I usually restrain myself from saying anything bad or being critical about something, but I don’t think I could just keep quiet looking at two pressing issues.

  • Cleanliness – garbage is all over the place. While the situation is not dire, it is a sore sight. You would see candy / biscuit wrappers and empty water bottles on trek; and piles of rubbish too at campsites and checkpoints.There is not much consideration to actually bring down the trashes down to the starting point and eventually to the disposal centre. I am somehow puzzled how no one really cared to preserve the national park’s cleanliness – perhaps I should direct my frustration to the park’s authorities.
  • Safety – it is preached, but not exactly practised. In an ideal mountain expedition arrangement, there would be a leader and at least a sweeper to assist / accompany the slow hiker(s) at the back of the line.

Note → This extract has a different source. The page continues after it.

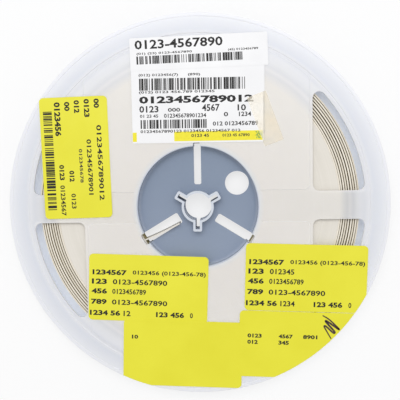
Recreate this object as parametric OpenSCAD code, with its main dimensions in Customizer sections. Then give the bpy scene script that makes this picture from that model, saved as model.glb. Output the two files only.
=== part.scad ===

In my case, a friend and I trekked alone at the back while the next in line was well an hour or two ahead of us. I consider myself a mountain trekker rather than a mountain tourist so this was not a huge deal for me; but this would be an issue for the latter or when injury / accident happen.

There could be various reasons for disappearances, injuries or deaths (in extreme situation) – and I definitely would say this can be attributed to the lax of safety.

Written by Own

A capitalism slave on weekdays, a nature enthusiast on weekends.


  1. Hi
    thanks for the great explanation. could you please tell me 1) how I can get to the start point from padang to start the trek early in the morning and 2) can I do the trek alone or I definitely need a guide?
    thank you

    1. 1. It’s very far from Padang. We rode a van from Padang to Kerinchi-Seblat in Jambi for almost 9 hours.
      2. You definitely need local guide(s).